Run End-to-End Tests

python3 -m pip install -r e2e_tests/requirements.txt
PYTHONPATH=. python3 -m pytest -v

Examples

This repo contains a few server deployment examples using Docker Compose:

  • Speed Test - iperf3 server exposed via all supported tunnels, allow you to compare tunnels speed.
  • Authoritative DNS - Redis server exposed via DNS tunnel on port UDP/53. Since tunnel does not verify clients, Redis authentication is needed.
  • Pipeline - Redis server exposed via TLS tunnel that itself exposed via DNS tunnel. Since tunnel does verify clients, Redis authentication is not used.

You can run each example locally or deploy it using Terraform and Ansible. See more information here.

Architecture

Architecture Each executable contains 2 components communicating via a channel of client streams (a tuple of bytes reader and writer):

  • Client Listener binds a socket and convert incoming and outgoing traffic to a new stream.
  • Client Tunneler translate stream reader and writer to the tunnel protocol.
  • Server Untunneler binds a socket according to tunnel protocol and translate tunneled traffic back to original stream.
  • Server Forwarder converts stream writer and reader back to traffic.

TCP based traffic is trivially converted to stream. UDP based traffic conversion depends on the tunnel protocol.

UDP based traffic also need a way to identify existing clients to continue their sessions. The solution is an in-memory Clients Cache that maps an identifier of the client to its stream.

Protocols

Tunneled UDP

In order to convert UDP traffic to a stream, a 2 bytes size header (in big endian) precedes each packet payload.

UDP Listener uses incoming packet peer address as a key to its Clients Cache.

DNS tunneling

We have a few challenges here:

  • DNS payload must be alphanumeric.
  • Every message requires a response before we can send next message.
  • Each DNS query uses randomized source port and transaction ID, so we can't use them as Client Cache key.

To solve those challenges, each client session starts with generating a random Client ID (4 alphanumeric chars). Client reads data to tunnel and run it via a pipeline of encoders:

  • Data is encoded in hex.
  • Client ID is appended.
  • Client suffix is appended. In case the server is running on your authoritative DNS server, suffix is ".<your domain>".

Encoded data is then used as the name of a TXT DNS query.

If you own an authoritative DNS server, client can send the request to a recursive DNS resolver. Resolver will get your IP from your domain name registrar and forward the request to your IP. Another option (faster but more obvious to any traffic analyzer) is configuring client to send the request directly to your IP (on port UDP/53 or any other port server is listening to).

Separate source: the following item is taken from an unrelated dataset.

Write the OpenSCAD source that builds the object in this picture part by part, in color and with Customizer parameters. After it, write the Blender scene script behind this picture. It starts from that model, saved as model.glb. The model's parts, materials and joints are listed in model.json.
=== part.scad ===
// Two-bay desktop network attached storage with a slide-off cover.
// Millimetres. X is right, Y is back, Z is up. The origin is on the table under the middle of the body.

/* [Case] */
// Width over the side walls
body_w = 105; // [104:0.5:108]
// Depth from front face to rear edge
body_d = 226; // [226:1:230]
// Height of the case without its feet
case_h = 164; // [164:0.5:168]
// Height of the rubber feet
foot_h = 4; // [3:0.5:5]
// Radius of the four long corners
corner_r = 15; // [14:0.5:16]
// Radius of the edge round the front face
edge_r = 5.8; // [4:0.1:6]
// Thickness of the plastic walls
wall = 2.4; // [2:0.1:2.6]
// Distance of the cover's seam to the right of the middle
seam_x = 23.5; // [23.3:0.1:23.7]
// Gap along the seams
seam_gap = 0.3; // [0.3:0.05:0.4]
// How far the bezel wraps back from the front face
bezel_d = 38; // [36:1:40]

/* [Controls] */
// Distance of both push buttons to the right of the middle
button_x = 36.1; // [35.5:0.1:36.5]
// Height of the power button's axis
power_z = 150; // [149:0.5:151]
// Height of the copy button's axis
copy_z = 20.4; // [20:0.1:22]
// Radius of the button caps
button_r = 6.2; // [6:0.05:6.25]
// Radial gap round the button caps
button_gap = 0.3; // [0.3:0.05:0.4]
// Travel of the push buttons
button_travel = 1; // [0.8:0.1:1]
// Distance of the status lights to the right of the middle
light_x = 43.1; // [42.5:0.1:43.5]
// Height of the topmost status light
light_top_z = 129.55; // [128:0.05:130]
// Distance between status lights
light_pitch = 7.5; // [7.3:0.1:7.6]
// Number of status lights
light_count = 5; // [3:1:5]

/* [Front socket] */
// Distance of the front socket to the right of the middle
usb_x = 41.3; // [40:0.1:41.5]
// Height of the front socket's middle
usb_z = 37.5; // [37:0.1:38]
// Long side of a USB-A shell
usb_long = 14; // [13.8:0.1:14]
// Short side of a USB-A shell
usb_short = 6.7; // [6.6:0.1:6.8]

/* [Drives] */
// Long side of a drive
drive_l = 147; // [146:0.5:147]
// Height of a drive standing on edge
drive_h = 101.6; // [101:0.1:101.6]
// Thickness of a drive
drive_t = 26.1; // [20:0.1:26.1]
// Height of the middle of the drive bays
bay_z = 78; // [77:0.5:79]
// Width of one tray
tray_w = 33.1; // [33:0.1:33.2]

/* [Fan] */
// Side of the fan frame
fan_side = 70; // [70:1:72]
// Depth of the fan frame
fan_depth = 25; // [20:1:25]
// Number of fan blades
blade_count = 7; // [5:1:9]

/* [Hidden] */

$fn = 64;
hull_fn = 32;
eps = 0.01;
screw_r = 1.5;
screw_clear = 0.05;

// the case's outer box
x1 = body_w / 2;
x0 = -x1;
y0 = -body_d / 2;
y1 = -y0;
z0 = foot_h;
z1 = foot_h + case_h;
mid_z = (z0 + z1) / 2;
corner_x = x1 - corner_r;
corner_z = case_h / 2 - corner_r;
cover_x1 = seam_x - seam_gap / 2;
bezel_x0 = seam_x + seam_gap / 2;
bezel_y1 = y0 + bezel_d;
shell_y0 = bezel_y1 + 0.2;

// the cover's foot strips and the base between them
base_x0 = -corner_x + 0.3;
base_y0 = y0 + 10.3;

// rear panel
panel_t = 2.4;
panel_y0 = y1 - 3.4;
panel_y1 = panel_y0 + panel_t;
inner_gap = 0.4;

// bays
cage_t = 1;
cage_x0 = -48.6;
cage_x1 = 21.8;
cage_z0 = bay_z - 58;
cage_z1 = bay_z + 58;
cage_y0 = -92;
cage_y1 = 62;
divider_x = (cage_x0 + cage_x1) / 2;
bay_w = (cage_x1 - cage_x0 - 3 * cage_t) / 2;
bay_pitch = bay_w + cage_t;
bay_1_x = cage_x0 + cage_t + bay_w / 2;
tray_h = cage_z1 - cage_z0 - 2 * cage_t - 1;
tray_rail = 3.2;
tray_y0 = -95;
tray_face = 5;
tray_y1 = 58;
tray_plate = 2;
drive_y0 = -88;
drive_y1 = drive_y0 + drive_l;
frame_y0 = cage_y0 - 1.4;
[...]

Server decodes data (ignoring any non client traffic) and uses Client ID as a key to its Clients Cache.

In order to handle large server responses and empty TCP ACKs, read timeout is used in both client and server. If read timeout is expired, empty message will be sent. Both client and server use idle timeout to stop forwarding and cleanup local resources.

TLS tunneling

To implement mutual authentication, we use a private Certificate Authority:

  • A self-signed CA certificate is generated from a private key.
  • Server private key is randomly generated and its public part is used in a certificate signed by the CA certificate.
  • Client private key is randomly generated and its public part is used in a certificate signed by the CA certificate.

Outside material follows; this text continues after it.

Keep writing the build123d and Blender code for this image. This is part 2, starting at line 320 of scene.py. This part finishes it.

Both client and server are configured to use their key and certificate in TLS handshake. The CA certificate is used as root certificate.

Since Server Name Indication extension is used, client is requesting a specific server name and server is serving its certificate only if that name was requested. The server name must also be part of the certificate, for example as a Subject Alternative Name.